_Task description_:
Set down the lines from the one containing "loft(rings, false), darkLeather);" to the one containing "obj.data.transform(world)", both lines included, exactly as they stand and with no other lines.

─── Data shown

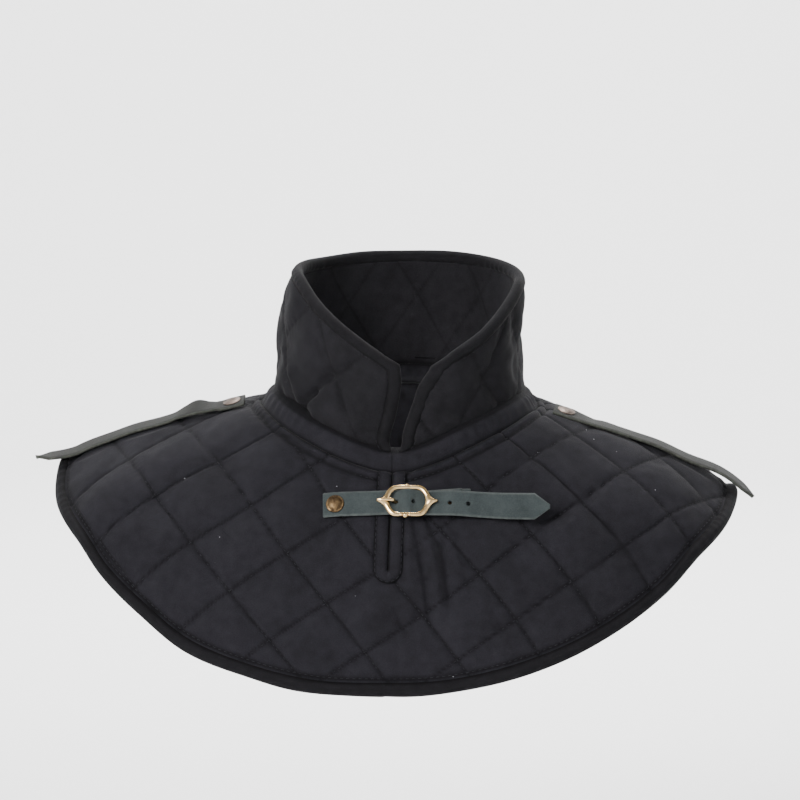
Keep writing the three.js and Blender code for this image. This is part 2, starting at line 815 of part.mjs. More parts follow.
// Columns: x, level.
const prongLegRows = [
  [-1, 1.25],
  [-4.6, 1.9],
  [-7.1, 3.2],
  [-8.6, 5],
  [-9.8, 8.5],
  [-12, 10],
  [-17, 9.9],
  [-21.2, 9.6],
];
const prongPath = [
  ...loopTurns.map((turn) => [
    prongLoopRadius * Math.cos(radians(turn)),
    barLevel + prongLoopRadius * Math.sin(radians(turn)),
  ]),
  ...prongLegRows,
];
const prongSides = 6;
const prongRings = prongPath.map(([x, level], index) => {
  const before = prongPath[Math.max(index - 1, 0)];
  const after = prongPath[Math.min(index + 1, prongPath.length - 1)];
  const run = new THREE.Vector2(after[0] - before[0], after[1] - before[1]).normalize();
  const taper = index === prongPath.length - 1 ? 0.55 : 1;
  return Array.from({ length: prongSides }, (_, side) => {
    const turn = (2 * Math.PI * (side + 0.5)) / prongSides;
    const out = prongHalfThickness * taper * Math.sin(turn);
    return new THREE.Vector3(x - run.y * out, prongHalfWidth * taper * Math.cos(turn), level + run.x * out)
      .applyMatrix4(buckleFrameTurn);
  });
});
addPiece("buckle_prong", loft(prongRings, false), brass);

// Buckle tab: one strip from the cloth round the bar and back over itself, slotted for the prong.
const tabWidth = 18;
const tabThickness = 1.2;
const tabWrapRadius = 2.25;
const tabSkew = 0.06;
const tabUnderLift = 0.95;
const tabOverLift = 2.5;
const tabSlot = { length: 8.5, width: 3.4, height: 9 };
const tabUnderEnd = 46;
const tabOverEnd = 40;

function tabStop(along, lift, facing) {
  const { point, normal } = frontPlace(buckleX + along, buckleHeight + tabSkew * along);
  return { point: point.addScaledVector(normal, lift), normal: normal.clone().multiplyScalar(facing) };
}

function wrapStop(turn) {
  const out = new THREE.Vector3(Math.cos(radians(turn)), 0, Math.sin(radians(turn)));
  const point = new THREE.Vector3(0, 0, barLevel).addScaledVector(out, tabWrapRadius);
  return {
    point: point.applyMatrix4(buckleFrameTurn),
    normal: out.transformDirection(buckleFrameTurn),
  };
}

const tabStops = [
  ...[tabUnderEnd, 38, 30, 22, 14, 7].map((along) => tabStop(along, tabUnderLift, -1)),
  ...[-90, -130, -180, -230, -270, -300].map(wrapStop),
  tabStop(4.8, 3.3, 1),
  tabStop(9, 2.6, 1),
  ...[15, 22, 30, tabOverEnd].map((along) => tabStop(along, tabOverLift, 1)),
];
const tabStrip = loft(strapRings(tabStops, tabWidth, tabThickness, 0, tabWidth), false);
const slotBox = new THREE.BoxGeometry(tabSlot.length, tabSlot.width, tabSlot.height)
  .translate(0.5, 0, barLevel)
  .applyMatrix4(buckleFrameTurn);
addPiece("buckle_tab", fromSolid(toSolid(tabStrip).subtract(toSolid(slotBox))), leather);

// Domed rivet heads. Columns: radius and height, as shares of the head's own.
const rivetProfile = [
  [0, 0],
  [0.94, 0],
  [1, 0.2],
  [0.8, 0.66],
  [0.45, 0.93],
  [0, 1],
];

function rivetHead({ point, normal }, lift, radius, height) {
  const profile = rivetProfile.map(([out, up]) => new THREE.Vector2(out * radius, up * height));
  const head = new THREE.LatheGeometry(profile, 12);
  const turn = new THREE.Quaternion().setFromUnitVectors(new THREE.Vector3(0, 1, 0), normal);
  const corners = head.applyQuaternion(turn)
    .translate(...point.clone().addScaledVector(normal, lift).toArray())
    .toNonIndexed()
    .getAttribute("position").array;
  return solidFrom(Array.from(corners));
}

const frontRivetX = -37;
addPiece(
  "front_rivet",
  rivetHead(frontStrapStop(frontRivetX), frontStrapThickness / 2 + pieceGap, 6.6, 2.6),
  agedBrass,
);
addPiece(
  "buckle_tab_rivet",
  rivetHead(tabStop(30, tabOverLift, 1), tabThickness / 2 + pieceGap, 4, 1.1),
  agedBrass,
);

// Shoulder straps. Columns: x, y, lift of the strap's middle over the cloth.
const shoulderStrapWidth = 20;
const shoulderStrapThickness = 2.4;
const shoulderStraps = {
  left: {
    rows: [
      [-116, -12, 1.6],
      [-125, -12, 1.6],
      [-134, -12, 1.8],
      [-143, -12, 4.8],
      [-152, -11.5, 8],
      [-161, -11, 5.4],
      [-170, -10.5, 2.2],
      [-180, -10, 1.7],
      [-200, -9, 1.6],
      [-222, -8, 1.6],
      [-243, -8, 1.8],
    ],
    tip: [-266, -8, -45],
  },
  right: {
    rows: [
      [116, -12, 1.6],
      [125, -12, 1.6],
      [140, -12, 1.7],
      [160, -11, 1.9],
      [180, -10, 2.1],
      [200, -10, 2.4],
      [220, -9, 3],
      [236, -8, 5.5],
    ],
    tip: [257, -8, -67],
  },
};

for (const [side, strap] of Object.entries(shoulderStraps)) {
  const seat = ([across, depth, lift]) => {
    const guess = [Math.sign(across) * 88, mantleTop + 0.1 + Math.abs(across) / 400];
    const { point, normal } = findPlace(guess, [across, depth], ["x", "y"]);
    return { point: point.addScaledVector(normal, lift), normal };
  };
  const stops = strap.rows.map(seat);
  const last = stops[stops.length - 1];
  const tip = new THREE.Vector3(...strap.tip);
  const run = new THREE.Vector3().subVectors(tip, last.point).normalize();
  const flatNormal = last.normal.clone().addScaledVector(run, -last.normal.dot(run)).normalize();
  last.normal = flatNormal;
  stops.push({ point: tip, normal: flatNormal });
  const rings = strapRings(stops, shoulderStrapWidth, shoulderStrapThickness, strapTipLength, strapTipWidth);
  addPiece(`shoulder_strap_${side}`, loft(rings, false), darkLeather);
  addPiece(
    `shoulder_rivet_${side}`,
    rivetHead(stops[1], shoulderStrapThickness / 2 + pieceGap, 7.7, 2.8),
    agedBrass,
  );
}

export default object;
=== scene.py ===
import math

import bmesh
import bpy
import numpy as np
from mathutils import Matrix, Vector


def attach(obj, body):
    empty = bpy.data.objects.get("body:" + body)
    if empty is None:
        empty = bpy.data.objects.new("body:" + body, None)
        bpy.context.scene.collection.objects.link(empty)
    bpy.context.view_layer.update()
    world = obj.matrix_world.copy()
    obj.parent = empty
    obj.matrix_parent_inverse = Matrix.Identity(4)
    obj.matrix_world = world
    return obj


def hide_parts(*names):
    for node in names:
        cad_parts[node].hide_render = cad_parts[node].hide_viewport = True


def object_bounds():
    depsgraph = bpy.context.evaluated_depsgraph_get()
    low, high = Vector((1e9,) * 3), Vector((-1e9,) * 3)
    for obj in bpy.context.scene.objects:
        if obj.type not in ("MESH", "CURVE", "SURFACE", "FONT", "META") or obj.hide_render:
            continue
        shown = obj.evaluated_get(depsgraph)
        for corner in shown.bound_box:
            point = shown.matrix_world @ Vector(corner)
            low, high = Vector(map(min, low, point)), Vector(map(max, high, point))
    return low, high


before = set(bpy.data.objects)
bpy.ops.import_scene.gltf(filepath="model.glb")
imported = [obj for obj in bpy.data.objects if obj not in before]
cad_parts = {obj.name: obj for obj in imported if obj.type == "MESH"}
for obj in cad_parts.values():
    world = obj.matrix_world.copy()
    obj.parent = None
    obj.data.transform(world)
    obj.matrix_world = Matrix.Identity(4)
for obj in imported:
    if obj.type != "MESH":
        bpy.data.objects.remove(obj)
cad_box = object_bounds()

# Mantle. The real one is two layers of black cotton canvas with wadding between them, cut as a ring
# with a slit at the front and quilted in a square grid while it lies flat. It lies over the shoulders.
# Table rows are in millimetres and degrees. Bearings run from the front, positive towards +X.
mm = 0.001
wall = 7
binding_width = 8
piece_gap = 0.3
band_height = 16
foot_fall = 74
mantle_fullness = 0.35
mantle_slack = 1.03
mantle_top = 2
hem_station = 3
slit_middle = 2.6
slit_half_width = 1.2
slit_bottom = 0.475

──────

_Result of this exercise_:
  addPiece(`shoulder_strap_${side}`, loft(rings, false), darkLeather);
  addPiece(
    `shoulder_rivet_${side}`,
    rivetHead(stops[1], shoulderStrapThickness / 2 + pieceGap, 7.7, 2.8),
    agedBrass,
  );
}

export default object;
=== scene.py ===
import math

import bmesh
import bpy
import numpy as np
from mathutils import Matrix, Vector


def attach(obj, body):
    empty = bpy.data.objects.get("body:" + body)
    if empty is None:
        empty = bpy.data.objects.new("body:" + body, None)
        bpy.context.scene.collection.objects.link(empty)
    bpy.context.view_layer.update()
    world = obj.matrix_world.copy()
    obj.parent = empty
    obj.matrix_parent_inverse = Matrix.Identity(4)
    obj.matrix_world = world
    return obj


def hide_parts(*names):
    for node in names:
        cad_parts[node].hide_render = cad_parts[node].hide_viewport = True


def object_bounds():
    depsgraph = bpy.context.evaluated_depsgraph_get()
    low, high = Vector((1e9,) * 3), Vector((-1e9,) * 3)
    for obj in bpy.context.scene.objects:
        if obj.type not in ("MESH", "CURVE", "SURFACE", "FONT", "META") or obj.hide_render:
            continue
        shown = obj.evaluated_get(depsgraph)
        for corner in shown.bound_box:
            point = shown.matrix_world @ Vector(corner)
            low, high = Vector(map(min, low, point)), Vector(map(max, high, point))
    return low, high


before = set(bpy.data.objects)
bpy.ops.import_scene.gltf(filepath="model.glb")
imported = [obj for obj in bpy.data.objects if obj not in before]
cad_parts = {obj.name: obj for obj in imported if obj.type == "MESH"}
for obj in cad_parts.values():
    world = obj.matrix_world.copy()
    obj.parent = None
    obj.data.transform(world)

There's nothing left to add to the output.